C’est un accessoire qui fait compétent et rigoureux. Ajouter à cet accessoire la panoplie costard cravate, tirée à quatre épingles et on imagine le génie des maths et de la finance travaillant sans répit aux bénéfices d’une grande banque. Avec un pull et un pantalon de velours côtelé, vous aurez un garçon littéraire classant sans relâche les plus grands classiques dans une grande librairie. Des lunettes avec un jean et un T-shirt, vous aurez un geek expert informatique qui passe des heures à coder pour de gros clients. Leur point commun : la même image d’Épinal. Le banquier, le bibliothécaire ou le Geek vivent leurs boulot à fond. Ils détiennent un grand savoir, ils sont experts et ont donc un pouvoir certain.
C’est ce supposé pouvoir intellectuel qui provoque le fantasme. Fantasme qui s’exprime de deux façons. On pense à Woody Allen en binoclard souffreteux, à Jerry Lewis en savant fou ou à Harry Potter et à sa fine baguette magique. On les imagine introverti et peu sûr d’eux. On les érotise.

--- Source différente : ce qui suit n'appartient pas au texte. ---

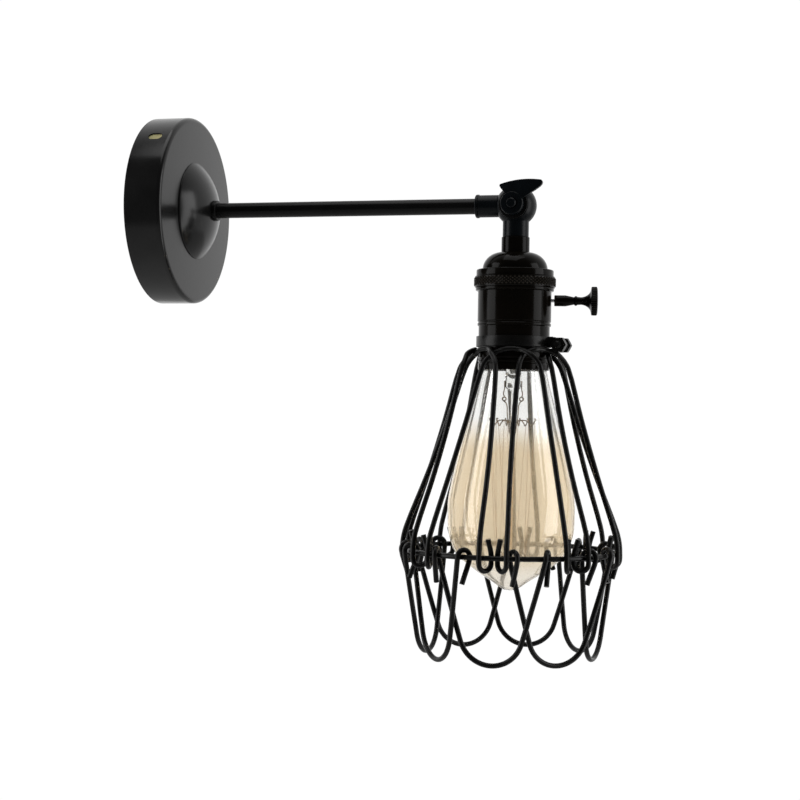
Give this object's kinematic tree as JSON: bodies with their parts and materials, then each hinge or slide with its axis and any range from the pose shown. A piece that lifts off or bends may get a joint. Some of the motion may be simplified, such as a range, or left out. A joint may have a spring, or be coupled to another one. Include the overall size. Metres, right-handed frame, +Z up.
{
  "type": "cage wall light",
  "caption": "Wall light with a round canopy, straight arm and tilting knuckle, a keyed holder with a pear-shaped bulb, and a woven wire cage whose petals swing open.",
  "frame": {"origin": "on the wall plane, at the centre of the canopy", "axes": "+X straight out of the wall along the arm, +Z up, -Y towards the side that the picture shows"},
  "size_m": [0.2491, 0.1118, 0.2769],
  "materials": {
    "canopy_paint": "satin charcoal paint",
    "zinc_plate": "yellow zinc plating",
    "arm_paint": "satin black paint",
    "knuckle_metal": "satin bluish black",
    "holder_metal": "gloss pearl black",
    "cage_wire": "satin black",
    "bright_steel": "zinc plated",
    "brass": "plain",
    "block_plastic": "cream",
    "live_sleeve": "brown",
    "neutral_sleeve": "blue",
    "earth_sleeve": "green and yellow",
    "phenolic": "dark brown",
    "ceramic": "white glazed",
    "black_glass": "black",
    "bulb_glass": "clear to amber",
    "stem_glass": "clear",
    "bulb_cap_metal": "nickel",
    "support_wire": "dull",
    "filament_wire": "dull"
  },
  "bodies": {
    "wall_side": {"wall_strap": "zinc_plate", "wall_canopy": "canopy_paint", "canopy_dome": "canopy_paint", "terminal_block": "block_plastic", "earth_screw": "brass", "live_wire": "live_sleeve", "neutral_wire": "neutral_sleeve", "earth_wire": "earth_sleeve", "arm_lock_washer": "bright_steel", "arm_lock_nut": "bright_steel", "arm_ring_nut": "arm_paint", "arm_tube": "arm_paint", "knuckle_arm_half": "knuckle_metal", "pivot_bolt": "knuckle_metal", "pivot_washer": "arm_paint"},
    "thumb_nut": {"thumb_nut": "knuckle_metal"},
    "lamp": {"knuckle_lamp_half": "knuckle_metal", "holder_nipple": "brass", "nipple_nut": "brass", "holder_cap": "holder_metal", "knurled_ring": "holder_metal", "holder_shell": "holder_metal", "switch_body": "phenolic", "centre_contact": "brass", "holder_insulator": "ceramic", "screw_shell": "brass", "bulb_contact": "bright_steel", "bulb_insulator": "black_glass", "bulb_cap": "bulb_cap_metal", "bulb_glass": "bulb_glass", "bulb_stem": "stem_glass", "bulb_supports": "support_wire", "bulb_filament": "filament_wire", "clamp_band": "cage_wire", "clamp_bolt": "cage_wire", "clamp_nut": "cage_wire", "cage_ring": "cage_wire", "cage_arch_1": "cage_wire", "cage_arch_2": "cage_wire", "cage_arch_3": "cage_wire", "cage_arch_4": "cage_wire", "cage_arch_5": "cage_wire", "cage_arch_6": "cage_wire", "cage_arch_7": "cage_wire", "cage_arch_8": "cage_wire"},
    "switch_key": {"switch_shaft": "bright_steel", "switch_key": "holder_metal"},
    "petal_1": {"cage_petal_1": "cage_wire"},
    "petal_2": {"cage_petal_2": "cage_wire"},
    "petal_3": {"cage_petal_3": "cage_wire"},
    "petal_4": {"cage_petal_4": "cage_wire"},
    "petal_5": {"cage_petal_5": "cage_wire"},
    "petal_6": {"cage_petal_6": "cage_wire"},
    "petal_7": {"cage_petal_7": "cage_wire"},
    "petal_8": {"cage_petal_8": "cage_wire"}
  },
  "joints": [
    {"name": "lamp_tilt", "type": "hinge", "parent": "wall_side", "child": "lamp", "pos_m": [0.1932, 0, 0], "axis": [0, -1, 0], "range_deg": [-15, 195]},
    {"name": "thumb_nut_turn", "type": "hinge", "parent": "wall_side", "child": "thumb_nut", "pos_m": [0.1932, 0, 0], "axis": [0, -1, 0], "range_deg": [0, 360]},
    {"name": "switch_key_turn", "type": "hinge", "parent": "lamp", "child": "switch_key", "pos_m": [0.1932, 0, -0.0478], "axis": [0.9848, 0.1736, 0], "continuous": true},
    {"name": "petal_1_open", "type": "hinge", "parent": "lamp", "child": "petal_1", "pos_m": [0.1932, -0.04434, -0.1742], "axis": [-1, 0, 0], "range_deg": [0, 75]},
    {"name": "petal_2_open", "type": "hinge", "parent": "lamp", "child": "petal_2", "pos_m": [0.22455, -0.03135, -0.1742], "axis": [-0.7071, -0.7071, 0], "range_deg": [0, 75]},
    {"name": "petal_3_open", "type": "hinge", "parent": "lamp", "child": "petal_3", "pos_m": [0.23754, 0, -0.1742], "axis": [0, -1, 0], "range_deg": [0, 75]},
    {"name": "petal_4_open", "type": "hinge", "parent": "lamp", "child": "petal_4", "pos_m": [0.22455, 0.03135, -0.1742], "axis": [0.7071, -0.7071, 0], "range_deg": [0, 75]},
    {"name": "petal_5_open", "type": "hinge", "parent": "lamp", "child": "petal_5", "pos_m": [0.1932, 0.04434, -0.1742], "axis": [1, 0, 0], "range_deg": [0, 75]},
    {"name": "petal_6_open", "type": "hinge", "parent": "lamp", "child": "petal_6", "pos_m": [0.16185, 0.03135, -0.1742], "axis": [0.7071, 0.7071, 0], "range_deg": [0, 75]},
    {"name": "petal_7_open", "type": "hinge", "parent": "lamp", "child": "petal_7", "pos_m": [0.14886, 0, -0.1742], "axis": [0, 1, 0], "range_deg": [0, 75]},
    {"name": "petal_8_open", "type": "hinge", "parent": "lamp", "child": "petal_8", "pos_m": [0.16185, -0.03135, -0.1742], "axis": [-0.7071, 0.7071, 0], "range_deg": [0, 75]}
  ],
  "couplings": [
    {"joint": "petal_2_open", "follows": "petal_1_open", "ratio": 1},
    {"joint": "petal_3_open", "follows": "petal_1_open", "ratio": 1},
    {"joint": "petal_4_open", "follows": "petal_1_open", "ratio": 1},
    {"joint": "petal_5_open", "follows": "petal_1_open", "ratio": 1},
    {"joint": "petal_6_open", "follows": "petal_1_open", "ratio": 1},
    {"joint": "petal_7_open", "follows": "petal_1_open", "ratio": 1},
    {"joint": "petal_8_open", "follows": "petal_1_open", "ratio": 1}
  ]
}
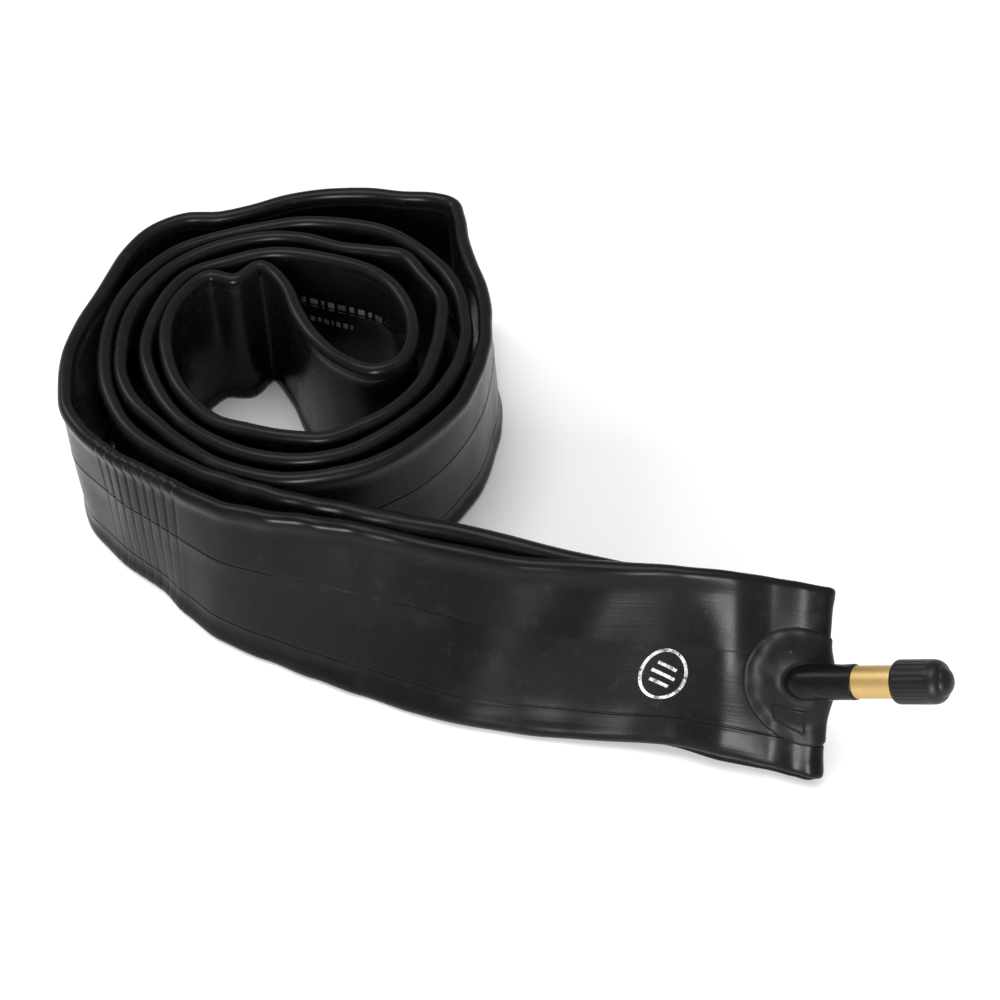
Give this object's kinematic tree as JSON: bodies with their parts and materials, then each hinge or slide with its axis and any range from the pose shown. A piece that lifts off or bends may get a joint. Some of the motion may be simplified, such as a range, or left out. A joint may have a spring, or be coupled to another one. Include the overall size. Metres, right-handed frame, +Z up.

Plus il sont gringalet, plus ils font passifs. Vient alors l’attirance, le désir de rabaisser et la démangeaison, l’envie virile d’humilier, le besoin bestiale de faire crier l’intello, de le posséder. Jouir sur des lunettes qui se soumettent étant la quintessence de l’appropriation, le couronnement du dominant.
L’autre version du fantasme nous viendrait presque des super héros eux-mêmes. Clark Kent et Peter Parker, deux binoclards un peu niais qui se transforment en Superman et Spider-Man pour sauver New York de la racaille dans leur costume d’apparat tout saillant, tout moulant. En fait, derrière leurs lunettes se planquaient deux actifs fougueux et intrépides. Naît alors chez certain, au beau milieu d’un rendez-vous chez le banquier ou l’assureur, une envie incontrôlée et violente de se faire chevaucher sur le bureau au beau milieu de l’agence, comme derrière une pile de bouquin derrière le comptoir du libraire ou dans la remise d’une boutique de dépannage informatique. Une subite envie d’imprévu, d’indécence et de danger. Une violente envie de grand gaillard intello tout en muscles chauds et, bien sûr, vêtu de ses seules lunettes.